**Dataset excerpt**
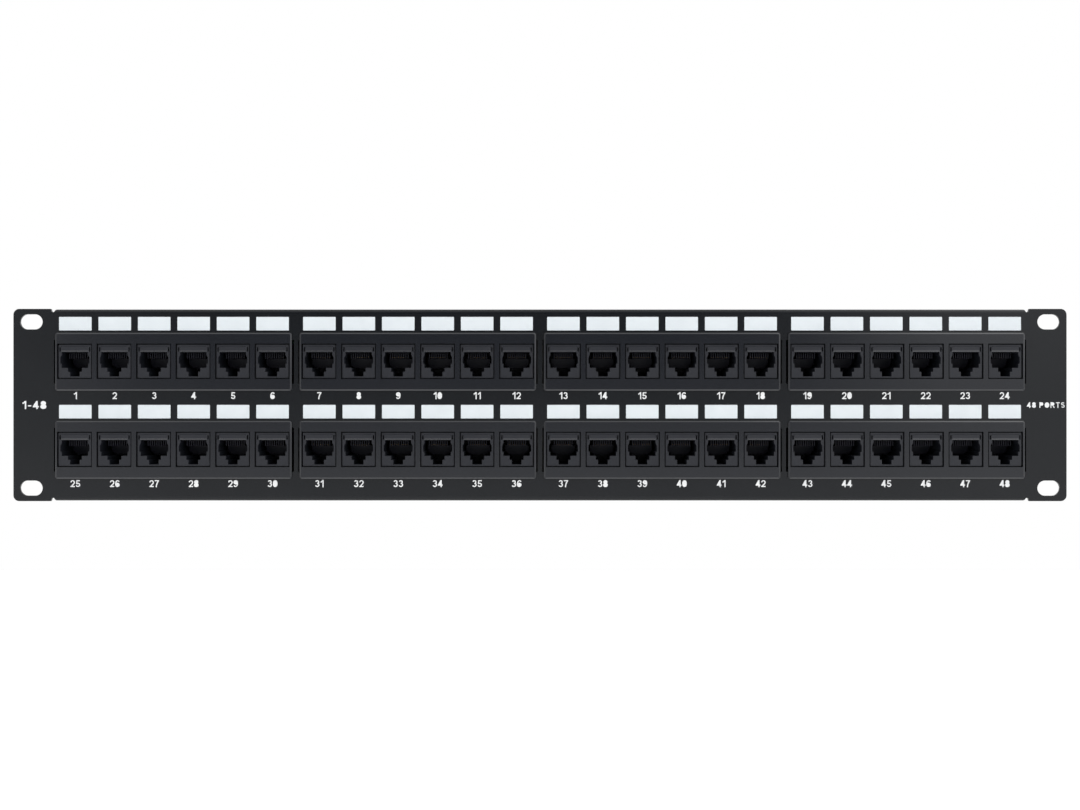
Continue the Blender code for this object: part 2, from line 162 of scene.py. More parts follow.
LABEL_WIDTH, LABEL_HEIGHT, LABEL_RISE, LABEL_CORNER = 14.9 * MM, 6.2 * MM, 17.45 * MM, 0.25 * MM
PRINT_THICKNESS = 0.03 * MM
PRINT_FRONT, PRINT_BACK = PANEL_FRONT - PRINT_THICKNESS, PANEL_FRONT - PRINT_THICKNESS / 10
NUMBER_HEIGHT, NUMBER_DROP = 3.3 * MM, 15.5 * MM
STROKE_WEIGHT, LETTER_SPACING = 0.155, 0.055    # in cap heights
SHARPEST_MITRE = 0.5
EAR_MARK_X = 231.7 * MM
EAR_MARKS = (("1-48", -1, 3.7 * MM, 0.155, 0.12, 1.15),     # text, side, height, weight, spacing, stretch
             ("48 PORTS", 1, 2.6 * MM, 0.145, 0.14, 1.08))

SAME_PLACE = 1e-9
SAME_POINT, MERGE_DISTANCE = 1e-6, 1e-5         # in cap heights
SQUARE_TO_AXIS = 0.99999                        # least largest part of such a normal


# ---------------------------------------------------------------- outlines, as (x, z) points
def rectangle(centre_x, centre_z, width, height):
    left, right = centre_x - width / 2, centre_x + width / 2
    low, high = centre_z - height / 2, centre_z + height / 2
    return [(left, low), (right, low), (right, high), (left, high)]


def arc(centre_x, centre_z, radius, start, end, steps):
    angles = [math.radians(start + (end - start) * i / steps) for i in range(steps + 1)]
    return [(centre_x + radius * math.cos(a), centre_z + radius * math.sin(a)) for a in angles]


def rounded_rectangle(centre_x, centre_z, width, height, radius, steps=3):
    reach_x, reach_z = width / 2 - radius, height / 2 - radius
    points = []
    for sx, sz, start in ((1, -1, -90), (1, 1, 0), (-1, 1, 90), (-1, -1, 180)):
        points += arc(centre_x + sx * reach_x, centre_z + sz * reach_z, radius, start, start + 90, steps)
    return points


def inset_rectangle(centre_x, centre_z, width, height, inset):
    return rectangle(centre_x, centre_z, width - 2 * inset, height - 2 * inset)


def inset_rounded(centre_x, centre_z, width, height, radius, inset):
    return rounded_rectangle(centre_x, centre_z, width - 2 * inset, height - 2 * inset, radius - inset)


def obround(centre_x, centre_z, length, height, steps=14):
    radius = height / 2
    reach = length / 2 - radius
    return (arc(centre_x + reach, centre_z, radius, -90, 90, steps)
            + arc(centre_x - reach, centre_z, radius, 90, 270, steps))


def socket_outline(centre_x, grow=0.0):
    """A socket's opening: mirrored steps down to the latch slot, made larger all round by grow."""
    level = SOCKET_TOP
    corners = []
    for width, height in SOCKET_STEPS:
        corners.append((width * MM / 2, level, level - height * MM))
        level -= height * MM
    right = []
    for i, (reach, high, low) in enumerate(corners):
        widens_above = i > 0 and corners[i - 1][0] < reach
        narrows_above = i > 0 and corners[i - 1][0] > reach
        widens_below = i + 1 < len(corners) and corners[i + 1][0] > reach
        top = high + (grow if i == 0 or widens_above else -grow if narrows_above else 0)
        bottom = low + (grow if widens_below else -grow)
        right += [(reach + grow, top), (reach + grow, bottom)]
    for corner, lift in ((1, SOCKET_SLANT / 2), (2, -SOCKET_SLANT / 2)):
        x, z = right[corner]
        right[corner] = (x, z + lift)
    left = [(-x, z) for x, z in reversed(right)]
    return [(centre_x + x, z) for x, z in right + left]


def stop_outline(centre_x):
    top = SOCKET_TOP - STOP_DROP
    low, reach = top - STOP_HEIGHT, STOP_WIDTH / 2
    right = [(reach - STOP_CHAMFER, low), (reach, low + STOP_CHAMFER), (reach, top)]
    return [(centre_x + x, z) for x, z in right + [(-x, z) for x, z in reversed(right)]]


def port_positions():
    return [(port - (PORTS - 1) / 2) * PORT_PITCH for port in range(PORTS)]


# ---------------------------------------------------------------- meshes from rings of points
def ring(bm, outline, y):
    verts = [bm.verts.new((x, y, z)) for x, z in outline]
    for first, second in zip(verts, verts[1:] + verts[:1]):
        bm.edges.new((first, second))
    return verts


def wall(bm, front, back, material=0):
    for i, first in enumerate(front):
        j = (i + 1) % len(front)
        bm.faces.new((first, front[j], back[j], back[i])).material_index = material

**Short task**
Reproduce the full listing word for word.

**Correct answer**
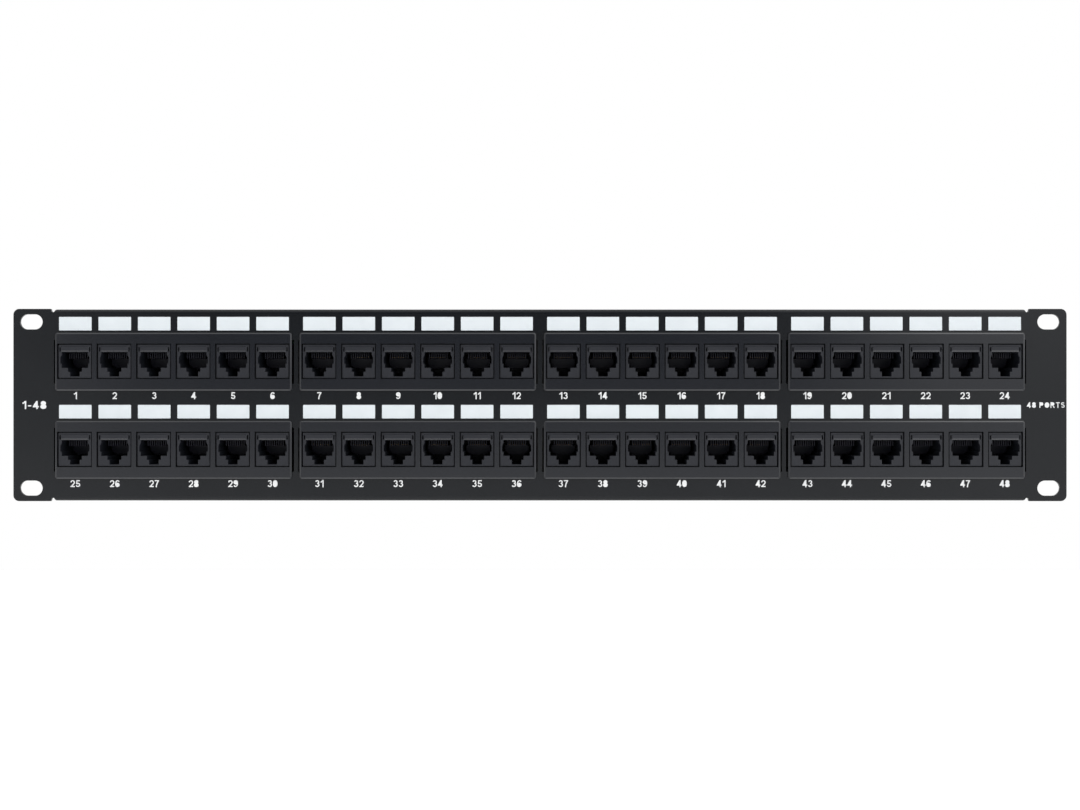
Continue the Blender code for this object: part 2, from line 162 of scene.py. More parts follow.
LABEL_WIDTH, LABEL_HEIGHT, LABEL_RISE, LABEL_CORNER = 14.9 * MM, 6.2 * MM, 17.45 * MM, 0.25 * MM
PRINT_THICKNESS = 0.03 * MM
PRINT_FRONT, PRINT_BACK = PANEL_FRONT - PRINT_THICKNESS, PANEL_FRONT - PRINT_THICKNESS / 10
NUMBER_HEIGHT, NUMBER_DROP = 3.3 * MM, 15.5 * MM
STROKE_WEIGHT, LETTER_SPACING = 0.155, 0.055    # in cap heights
SHARPEST_MITRE = 0.5
EAR_MARK_X = 231.7 * MM
EAR_MARKS = (("1-48", -1, 3.7 * MM, 0.155, 0.12, 1.15),     # text, side, height, weight, spacing, stretch
             ("48 PORTS", 1, 2.6 * MM, 0.145, 0.14, 1.08))

SAME_PLACE = 1e-9
SAME_POINT, MERGE_DISTANCE = 1e-6, 1e-5         # in cap heights
SQUARE_TO_AXIS = 0.99999                        # least largest part of such a normal


# ---------------------------------------------------------------- outlines, as (x, z) points
def rectangle(centre_x, centre_z, width, height):
    left, right = centre_x - width / 2, centre_x + width / 2
    low, high = centre_z - height / 2, centre_z + height / 2
    return [(left, low), (right, low), (right, high), (left, high)]


def arc(centre_x, centre_z, radius, start, end, steps):
    angles = [math.radians(start + (end - start) * i / steps) for i in range(steps + 1)]
    return [(centre_x + radius * math.cos(a), centre_z + radius * math.sin(a)) for a in angles]


def rounded_rectangle(centre_x, centre_z, width, height, radius, steps=3):
    reach_x, reach_z = width / 2 - radius, height / 2 - radius
    points = []
    for sx, sz, start in ((1, -1, -90), (1, 1, 0), (-1, 1, 90), (-1, -1, 180)):
        points += arc(centre_x + sx * reach_x, centre_z + sz * reach_z, radius, start, start + 90, steps)
    return points


def inset_rectangle(centre_x, centre_z, width, height, inset):
    return rectangle(centre_x, centre_z, width - 2 * inset, height - 2 * inset)


def inset_rounded(centre_x, centre_z, width, height, radius, inset):
    return rounded_rectangle(centre_x, centre_z, width - 2 * inset, height - 2 * inset, radius - inset)


def obround(centre_x, centre_z, length, height, steps=14):
    radius = height / 2
    reach = length / 2 - radius
    return (arc(centre_x + reach, centre_z, radius, -90, 90, steps)
            + arc(centre_x - reach, centre_z, radius, 90, 270, steps))


def socket_outline(centre_x, grow=0.0):
    """A socket's opening: mirrored steps down to the latch slot, made larger all round by grow."""
    level = SOCKET_TOP
    corners = []
    for width, height in SOCKET_STEPS:
        corners.append((width * MM / 2, level, level - height * MM))
        level -= height * MM
    right = []
    for i, (reach, high, low) in enumerate(corners):
        widens_above = i > 0 and corners[i - 1][0] < reach
        narrows_above = i > 0 and corners[i - 1][0] > reach
        widens_below = i + 1 < len(corners) and corners[i + 1][0] > reach
        top = high + (grow if i == 0 or widens_above else -grow if narrows_above else 0)
        bottom = low + (grow if widens_below else -grow)
        right += [(reach + grow, top), (reach + grow, bottom)]
    for corner, lift in ((1, SOCKET_SLANT / 2), (2, -SOCKET_SLANT / 2)):
        x, z = right[corner]
        right[corner] = (x, z + lift)
    left = [(-x, z) for x, z in reversed(right)]
    return [(centre_x + x, z) for x, z in right + left]


def stop_outline(centre_x):
    top = SOCKET_TOP - STOP_DROP
    low, reach = top - STOP_HEIGHT, STOP_WIDTH / 2
    right = [(reach - STOP_CHAMFER, low), (reach, low + STOP_CHAMFER), (reach, top)]
    return [(centre_x + x, z) for x, z in right + [(-x, z) for x, z in reversed(right)]]


def port_positions():
    return [(port - (PORTS - 1) / 2) * PORT_PITCH for port in range(PORTS)]


# ---------------------------------------------------------------- meshes from rings of points
def ring(bm, outline, y):
    verts = [bm.verts.new((x, y, z)) for x, z in outline]
    for first, second in zip(verts, verts[1:] + verts[:1]):
        bm.edges.new((first, second))
    return verts


def wall(bm, front, back, material=0):
    for i, first in enumerate(front):
        j = (i + 1) % len(front)
        bm.faces.new((first, front[j], back[j], back[i])).material_index = material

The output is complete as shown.